Our property sounds similar to yours. Our creek is seasonal, but the hill down to the creek is steep and packed full of trees and vegetation, and lots of creatures that would love to eat our chickens.

:p
Thank you, CarolinaSinshine! We do not have pavers, but I will keep my eyes open for security materials. Our coops, fencing and little barn are all made from recycled materials and other people's leftover materials. I bet there are things around that could help, and will start looking.

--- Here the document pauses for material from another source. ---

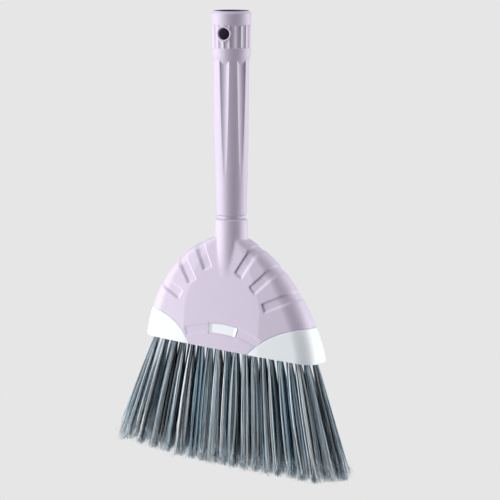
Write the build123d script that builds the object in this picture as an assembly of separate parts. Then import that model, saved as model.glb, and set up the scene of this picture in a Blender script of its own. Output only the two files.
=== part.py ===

Isn't it wonderful that a place far away from us in the south east would be similar to what we have here in Oregon. I love that. If you are ever out this way, come visit!
 

Sparrowsong98

Songster
Jun 23, 2017
214
208
101
SW Pa
Something similar happened to me. I had one plump, funny, and pretty little blackstar hen that I loved to death. Her name was Latte. There was a hole somewhere in our chicken yard that the chickens were using to get out of the run and free range. I could not go investigate due to breaking my foot just a week prior, and assumed that the hole could wait until I could put weight on the foot in 2 more weeks. I was wrong. One day as I was looking out the window, I noticed that latte chicken was not in the yard or free ranging. I thought maybe she was just dustbathing in the chicken's favorite dust hole about 10 feet into the woods, but went down to investigate anyway. Latte was nowhere to be found. Still unconcerned, I waited until night, when all the truant birds climbed back through the hole, and settled down to bed. I snuck inside right after they settled on their perches, and did a head count. We were 9 birds short. I looked in the branches of the trees near the tree line, and under the coop, but no chickens. We continued to search for a week, before deciding that something ate 9 of our chickens and got away with it. We put up a trail camera like you use for hunting and checked it every night. Two nights, we saw an opossum. No, we thought. How could one little opossum kill 9 birds? We read online, and were told otherwise, but instead of investigating, we locked up the hens for the summer. Well, in October, I went down to feed the hens. I turned on the coop light and was surprised to see a chicken running around the floor. But when it is 9 P.M. And pitch black out, chickens do not go running around in the dark I told myself. I looked again. What I saw, looked like a large rat, with nasty mottled skin, and a disgusting face with round yellow eyes. Opposum. Being the tough, brave country girl I am, I screamed. Then I ran. This put stress on my tendon, which was still out of shape after not being used all summer, and hurt it. So, we called my cousin, and he came and shot it. Now, two cuckoo marans, and possibly two polish if I can get them out of the garage and integrated, have replaced some of the missing flock members, but our flock just feels weird now, especially after I took my city friend's roo when she could not keep him and my roo died (thank heavens he did, he tormented me endlessly). But yeah, opossums take things and leave no trace, and no, no birds were killed in his following attack in my coop.
 

Catfsm

Songster
7 Years
Sep 28, 2011
78
19
112
West Lnn, Oregon
Sparrowsong 98, Wow! Thanks for sharing. Great story.

I HATE Opossums, too. One day a few years ago a big one chased one of our cats into our house. The cat went under a low couch. The possum followed but was too big to catch the kitty under there. I took a broom and drove him outside. The cat was safe! The ugly possum hissed at me as he ran away! He left me a "gift". Under the couch was a yucky turd with mouse bones and other disgusting stuff. Luckily it was very dry and did not stink. I swept it on to a piece of newspaper and buried it! I got terrible shivers just thinking of that animal!